Plus, we wonder why Fricke would only communicate with Hartzheim and no one else. Perhaps that is the case, or perhaps any other discussion was verbal and never set down to create an official record, but it makes us wonder if town officials have really turned over all the records that exist on this matter.

We can't say for sure, but given the town's conduct in the Campanile parking lot situation earlier this year and the strong suspicion that the plan commission meeting itself was pre-arranged, we will be asking the Oneida County sheriff's office to investigate that possibility.

The town cannot say it wasn't warned. In the aftermath of the Campanile debacle, we warned that such a step could be forthcoming if the town did not change its ways. It has not.

In that earlier editorial, we wrote that the town board's role is to facilitate due process, not to pursue pre-arranged private outcomes, and that "this incident should be used as a template for how not to conduct town business in the future."

And yet, given the lack of due process here, the ethical lapses, and the seemingly pre-written meeting - at least for some of the commission members - all that makes us think the same template is being used, and that the town and its plan commission are still dedicated to pre-arranging private outcomes.

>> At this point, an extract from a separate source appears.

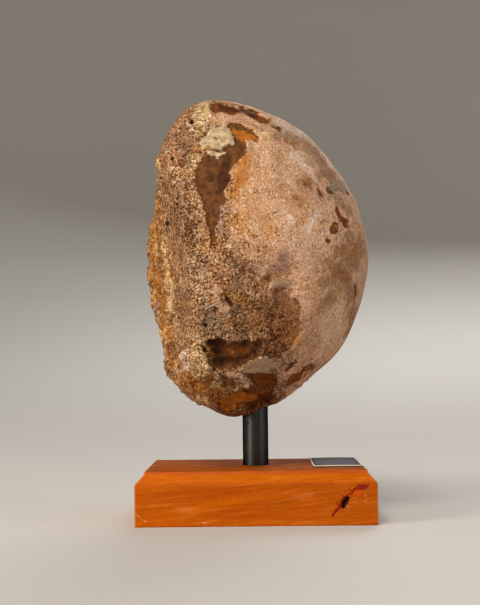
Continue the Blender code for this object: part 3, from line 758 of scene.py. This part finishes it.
def bone_material():
    """Weathered fossil bone, mineralised to stone: coarse and dry like sandpaper where it is spongy,
    finer on the bearing surface, and with an agate-like polish in the brown windows."""
    finish, node = new_material("weathered_fossil_bone")
    place = node("place")
    zones = ("crust", "growth", "craggy", "everywhere")
    read = {name: node("attribute", attribute_name=name)
            for name in (*(layer.name for layer in LAYERS), *zones)}
    colour = node("colours", attribute_name="tone")

    # washes of iron, clay and lime, each from 2 to 46 mm across
    for order, wash in enumerate(WASHES):
        shifted = node("shift", place, (0.11 * order, 0.07, 0.05 * order))
        cloud = node("noise", shifted, 1 / (wash.width * MM), 5, 0.62, 0.4)
        share = node("ease", cloud, wash.start, wash.end, 0, wash.strength)
        colour = node("blend", node("multiply", share, read[wash.zone]), colour, wash.colour)

    # what makes every edge ragged and every patch mottled, 3 mm across
    rag = node("noise", place, 1 / (3.0 * MM), 5, 0.65)
    mottle = node("range", rag, 0.32, 0.68)
    shares = {}
    for layer in LAYERS:
        edge = node("multiply_add", rag, RAG_STRETCH * layer.ragged, read[layer.name])
        middle = RAG_STRETCH * layer.ragged / 2
        shares[layer.name] = node("ease", edge, middle - layer.fade, middle + layer.fade, 0, layer.cover)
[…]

We wrote: "This incident has raised serious questions about the conduct of the town board and its commitment to public input and due process. They cannot ignore these issues and let such a thing happen again. Indeed, if they do not take corrective action to demonstrate to the public that they understand how inappropriate, out of line, and illegal these actions were, ... rest assured that a complaint will be forthcoming to the district attorney."

We're not headed to the district attorney but to the sheriff, but, the bottom line is, enough is enough at the town level, whether it's the town board or the plan commission, and this sad incident deserves a law enforcement look.